Amir, do these legal tech tools have helped litigants so far in preparation of different documents or filing and what in the future would be challenges for lawyers in dealing with such tools?
Artificial Intelligence is a boon as well as a bane. We human have created the same to aid us but not to replace us. The tools which are available at the moment in the market are still in the nascent stage and a lot is required to be improved to ease the process of documentation/filing. But having said that, I totally vouch for technological advancements as at the end of the day, they are invented to ease the work load of us advocates with an intent to reduce the unnecessary wastage of time.
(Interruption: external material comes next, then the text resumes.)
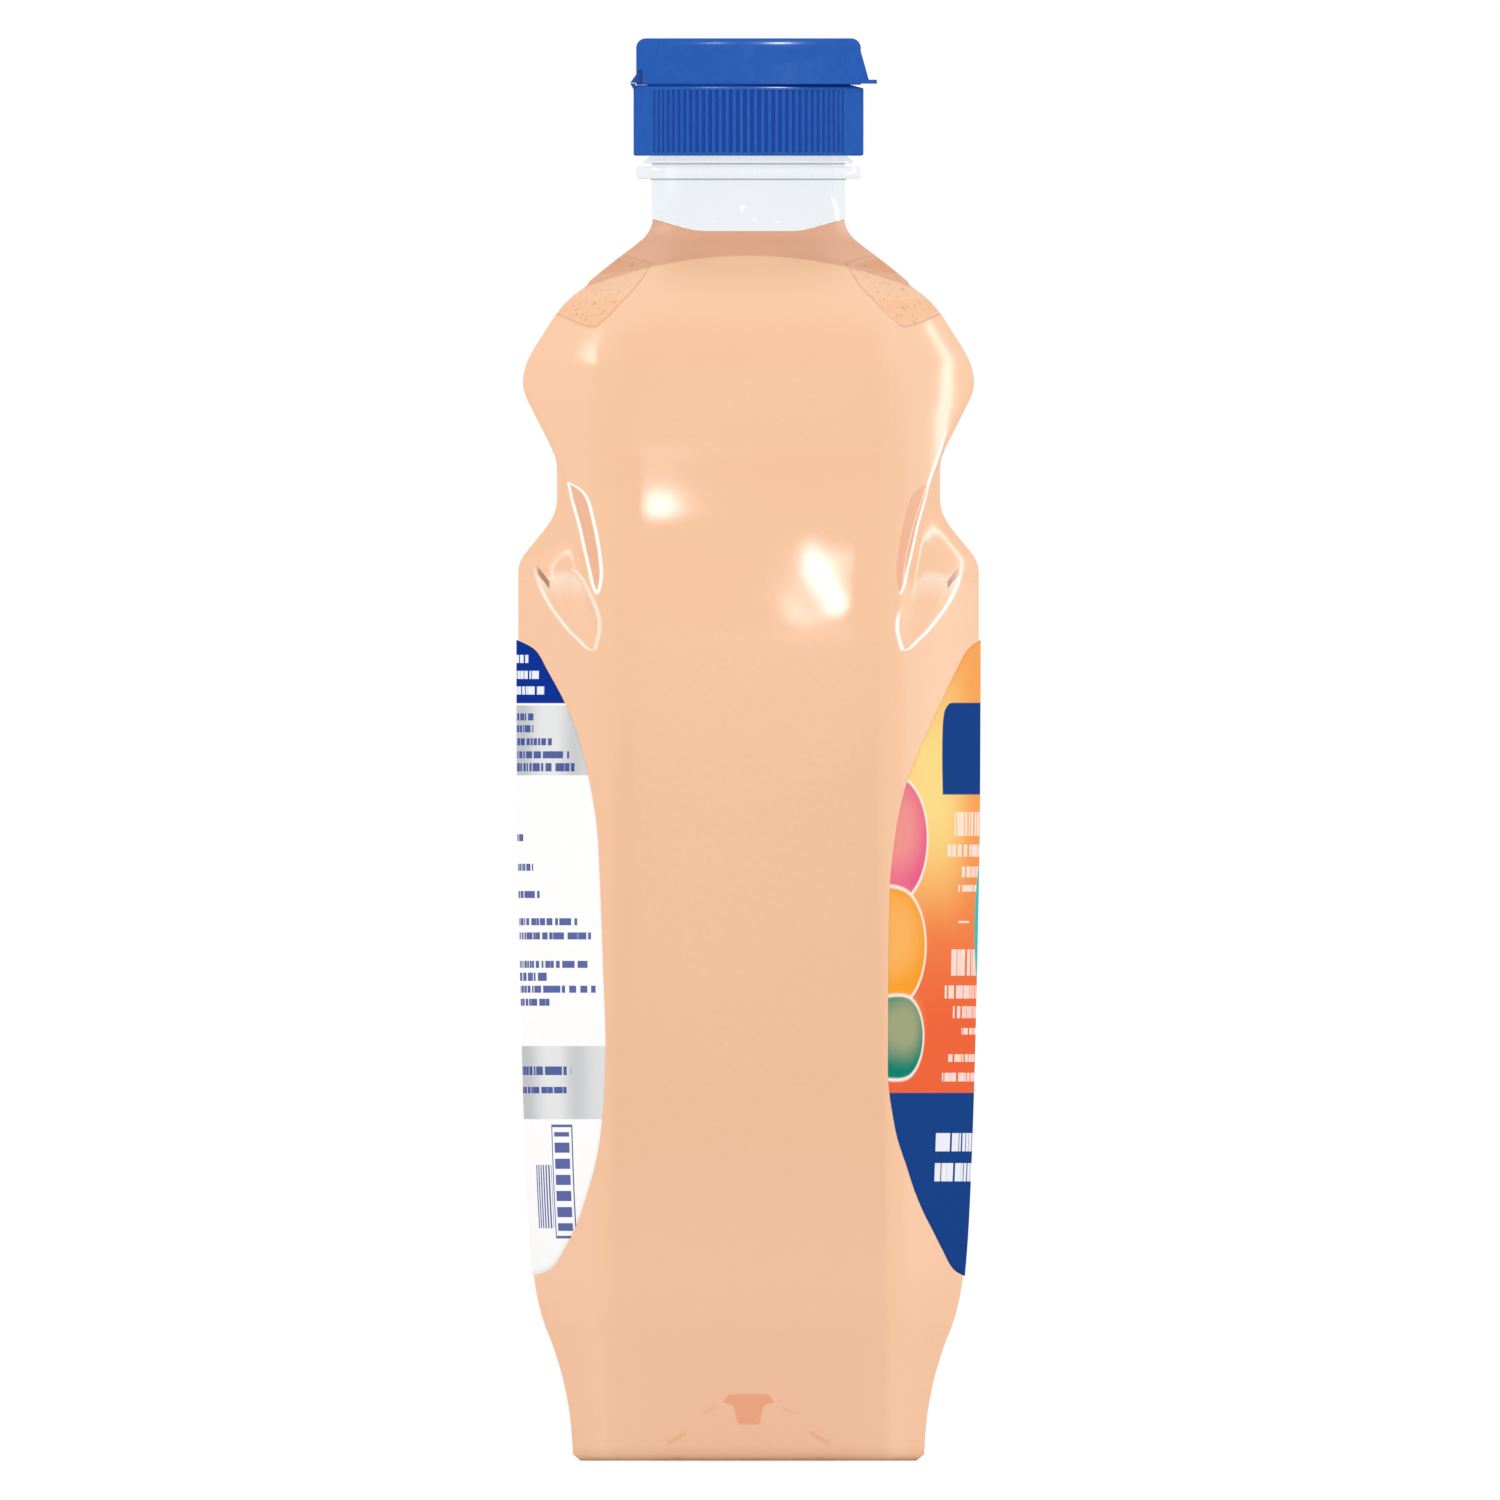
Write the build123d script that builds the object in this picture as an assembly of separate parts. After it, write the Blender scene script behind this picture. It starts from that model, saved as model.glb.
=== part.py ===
from build123d import *
import math
import os

# Hand soap refill bottle: a full bottle with a screw cap and a hinged lid, closed and upright.
# Millimetres. +Z is up and the origin is the middle of the foot. +X is the front, where the
# thumb tab of the lid points, and Y runs across the wide side.

# Bottle wall: depths run front to back, widths side to side
BODY_DEPTH = 86.2
BODY_WIDTH = 106.8
BELLY_DEPTH = 80.2
BELLY_WIDTH = 101.2
WAIST_WIDTH = 97.2
FOOT_DEPTH = 65.8
FOOT_WIDTH = 90.6
CROWN_DEPTH = 34.0
CROWN_WIDTH = 39.0
FLARE_HEIGHT = 34.0
BELLY_HEIGHT = 161.0
SHOULDER_HEIGHT = 31.0
SIDE_DEPTH = 52.0
CROWN_SIDE = 22.0
SIDE_BOW = 1.2
CORNER_ROUND = 12.0
FOOT_CORNER = 10.0
CROWN_CORNER = 8.0
FOOT_ROUND = 1.4
WALL = 0.8
CROWN_WALL = 1.6
COLLAR_WALL = 1.3

# Finger grips, one across the front and one across the back
GRIP_BELOW_SHOULDER = 13.3
GRIP_DEPTH = 7.2
GRIP_FLOOR = 10.7
GRIP_RISE = 13.9
GRIP_DROP = 8.8
GRIP_ROUND = 5.0

# Push-up under the foot
PUSH_DEPTH = 32.0
PUSH_WIDTH = 62.0
PUSH_HEIGHT = 12.5
NUB_RADIUS = 4.6
NUB_HEIGHT = 4.4
SPOKE_COUNT = 8
SPOKE_WIDTH = 1.4
SPOKE_HEIGHT = 0.7

# Neck and its rings
COLLAR_RADIUS = 30.0
COLLAR_SINK = 6.1
COLLAR_RISE = 8.9
COLLAR_SWELL = 0.3
NECK_RADIUS = 18.0
NECK_BORE = 31.8
NECK_BLEND = 6.0
NECK_STEM = 10.0
RING_RADIUS = 20.9
RING_THICKNESS = 2.3
BEAD_RADIUS = 19.6
BEAD_GAP = 0.6
BEAD_HEIGHT = 1.6
STEM_STEP = 0.5
THREAD_ROOT = 17.4
FINISH_HEIGHT = 12.5
RIM_ROUND = 0.5

# Soap, labels, seal and washer
SOAP_GAP = 0.15
FILL_ABOVE_COLLAR = 0.3
LABEL_GAP = 0.05
LABEL_FILM = 0.12
LABEL_LEVEL = 93.8
LABEL_HEIGHT = 118.4
LABEL_WIDTH = 101.6
LABEL_FULLNESS = 2.7
LABEL_POINTS = 40
FOIL_THICKNESS = 0.15
WASHER_THICKNESS = 1.0
WASHER_HOLE = 16.0
WASHER_CLEARANCE = 0.8

# Cap body
CAP_RADIUS = 21.4
SKIRT_WALL = 2.0
SKIRT_LIFT = 2.0
DECK_THICKNESS = 1.5
DECK_ROUND = 0.9
SKIRT_ROUND = 0.4
GROOVE_PITCH = 1.33
GROOVE_RADIUS = 0.42
GROOVE_DEPTH = 0.28
GROOVE_MARGIN = 0.6
PLAIN_ANGLE = 33.0
SPOUT_FOOT = 7.0
SPOUT_TIP = 6.0
SPOUT_HEIGHT = 5.2
SPOUT_BORE = 9.0
GUIDE_WALL = 1.0
GUIDE_HEIGHT = 1.8
GUIDE_CLEARANCE = 0.6
SCOOP_DEPTH = 0.6
SCOOP_REACH = 2.2
SCOOP_WIDTH = 16.0

# Flip lid and hinge
LID_RADIUS = 20.9
LID_HEIGHT = 8.65
LID_WALL = 1.4
LID_ROUND = 1.8
LID_SEAT = 0.05
PLUG_CLEARANCE = 0.2
PLUG_TAPER = 0.45
PLUG_ENTRY = 1.9
TAB_REACH = 3.0
TAB_THICKNESS = 0.75
TAB_GAP = 0.2
TAB_WIDTH = 19.0
LEAN_REACH = 1.7
LEAN_SINK = 1.1
LEAN_BELOW_TOP = 0.95
LEAN_INSIDE_TOP = 0.4
HINGE_REACH = 0.7
HINGE_ABOVE_DECK = 0.35
HINGE_WIDTH = 7.0
HINGE_GAP = 0.1
HINGE_UPPER = 2.4
HINGE_LOWER = 1.6
SLOT_WIDTH = 3.4
SLOT_DEPTH = 0.8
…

As far as challenges in adopting the technological advancements is concerned, Covid has taught us that we as professionals need to be nimble and adaptive. Technology is one such thing, which cannot be ignored and especially when such technology is created to aid you and eases one’s working, then why not?
What are some of the emerging trends in Insolvency and Bankruptcy Regime, and also please tell our audience the required skills to be a good NCLT practitioner?
It has been more than 6 years since we had Insolvency and Bankruptcy, Code, 2016 (IBC/ Code) and since then it has been undergoing several amendments every now and then. It is one such piece of legislation which has a long tenure of teething problems. But let us look at the same with another perspective, we now have a Code which is very much relevant to the present market condition. Though with some time-lag, it is still much better than the earlier regime. Tribunals, Courts as well as Parliament have intervened at various point of time in last 6 years to make the Code very much adaptive to the present market conditions.
From Corporate Insolvency Resolution Process of the Corporate Debtor entities to pre-pack insolvency regime, we have come a long way. Cross border is the next big thing in the offing. IBC is one such subject of law which is ever evolving and as advocates practicing in the said regime, we are required to be abreast with ever changing law and hence it not only becomes challenging but also extremely exciting to practise in such a regime. Being on the toes and learning on daily basis is very normal to the profession of law but under IBC, it becomes much more essential.
Now, coming to the question of skills required, I can say that being there at the court proceedings, reading and being aware of ever- changing provisions, including but not limited to the Code and its rules and regulations. Apart from these a good subscription to a proper web portal or a magazine exclusively for IBC is recommended. One must start practising or at least interning at the Office where predominantly IBC practise is undertaken, to gain first-hand knowledge of the subject.
Amir, our audience really wants to have that one advice for their careers in law, over to you!
Put in those hours, burn the midnight oil, work, work and work. Money is the by product. Get that experience on your back so that once the basics are right and roots are strong, the future is secured. I can tell from my experience, there are no short cuts, one needs to start working from grass root level and then climb up the ladder.
Accept the work which comes on your way, as either you will earn or you will learn and lose nothing.– Amir Bavani
But all this can only be done only when you discover your passion towards your genre of law. Good Luck!